The foreign minister referred to Iran's friendlier stance towards the West in the past week, which culminated in a historic phone call between the newly elected Iranian president Hassan Rouhani and Barack Obama, the US president, on Friday. "Our country will sincerely build on such an approach in the interest of promoting security, stability and prosperity in the region," he said.

In response, Iran’s representative repeated his country’s claim to sovereignty over the islands and rejected all other claims.

On Friday Sheikh Abdullah met his Iranian counterpart Javad Zarif to discuss the resolution of the dispute over the three islands that Iran currently occupies.

In his UN speech he also laid out the UAE's stance on Syria's use of chemical weapons and negotiations over Iran's nuclear programme, the two regional issues that were the focus of this year's assembly.

He urged Iran to cooperate with the International Atomic Engery Agency “in a transparent and clear manner … in order to avoid any negative consequences”.

The UN Security Council has passed a resolution urging Damascus to give up its chemical weapons stockpile but without the threat of enforcement if it fails to comply.

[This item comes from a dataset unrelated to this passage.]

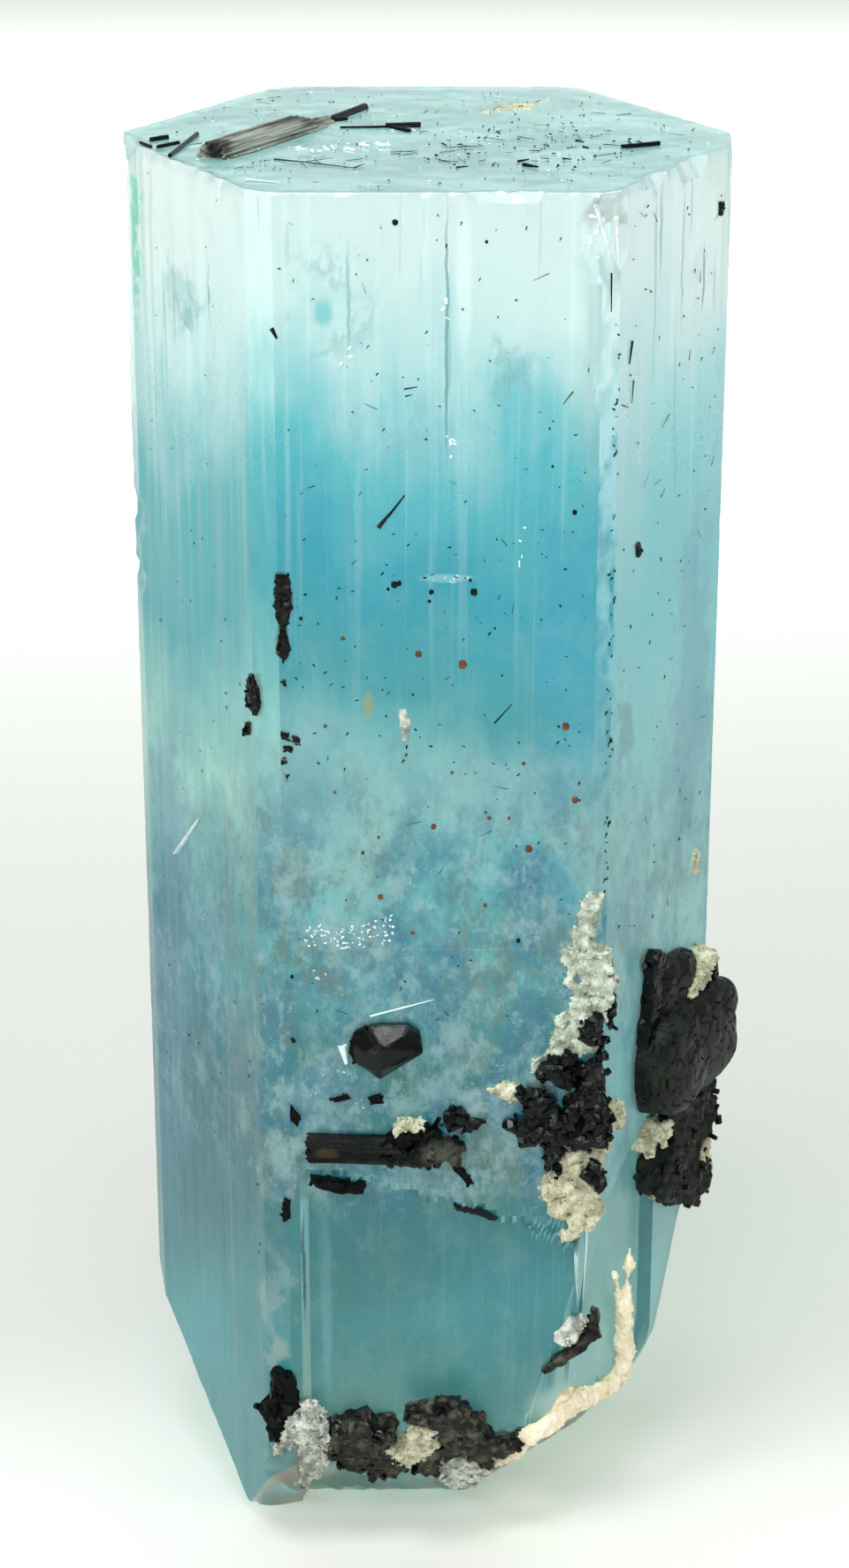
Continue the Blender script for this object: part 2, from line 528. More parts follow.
def aquamarine_material():
    """Clear to milky beryl. Its zones, patches, clouds and veils are drawn on its surface, and the
    light that passes through it takes up more blue with depth."""
    material, tree, shader, place = new_material("aquamarine")
    height = wire(tree, "ShaderNodeSeparateXYZ", {"Vector": place}, "Z")
    colour, frontal = zone_colour(tree, place, height)
    group = patch_group()
    colour = patched(tree, colour, ragged_place(tree, place, 600, 4.5), PATCHES, group)
    colour = patched(tree, colour, ragged_place(tree, place, 1100, 0.22), FINE_PATCHES, group)

    low_half = mapped(tree, height, 33 * MM, 25 * MM)
    over_ledge = times(tree, low_half, mapped(tree, height, 12.6 * MM, 14.6 * MM, 0.10))
    over_ledge = times(tree, over_ledge, frontal)
    clouds = stretched_noise(tree, place, (620, 620, 470), 9.0, 0.74)
    blots = stretched_noise(tree, place, (360, 360, 250), 7.0, 0.70)
    smudges = stretched_noise(tree, place, (420, 420, 210), 9.0, 0.78)
    flecks = stretched_noise(tree, place, (1700, 1700, 1200), 6.0, 0.75)
    winding = stretched_noise(tree, place, (620, 620, 330), 4.0, 0.58)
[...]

Sheikh Abdullah said: “All of you must be aware of the frustration we feel, and the majority of countries in the region feel, regarding the disabling of the United Nations mechanisms from acting against the aggressive acts of the Syrian regime against its people.

“We are deeply concerned about the growing serious implications of this conflict on Syria and the entire region, and we strongly condemn and reject all crimes against humanity committed by the Syrian regime, especially the chemical attack against Ghouta, Damascus, which killed thousands of civilians and children.

“We therefore call upon the international community to take all necessary measures to punish the Syrian regime.”

He also warned against foreign interference in Egypt’s internal affairs as its government tries to put the country back on the path to democracy.

“A stable and calm Egypt is the cornerstone of security and peace” in the region and beyond, Sheikh Abdullah said, and Egyptians want an inclusive political process “without the use of religion as a means of exclusion” or “sectarian hatred”.

The Egyptian foreign minister Nabil Fahmy said earlier that Cairo was “determined to fully implement” a transition from military rule back to democracy, with parliamentary and presidential elections next year.

Sheikh Abdullah underlined what he described as the UAE’s opposition to sectarianism and religious extremism in the region, and its “deep concern” at growing violent sectarian strife.

“In the Arab Gulf, we see how extremism and terrorism in the kingdom of Bahrain are seeking to sabotage security and stability and destroy a history of tolerance free from any sort of sectarianism,” he said.

Sheikh Abdullah also met his counterparts from India and Malaysia, and from Ireland, where he will visit in November. The ministers discussed economic bilateral cooperation as well as the Syrian crisis and the situation in Egypt.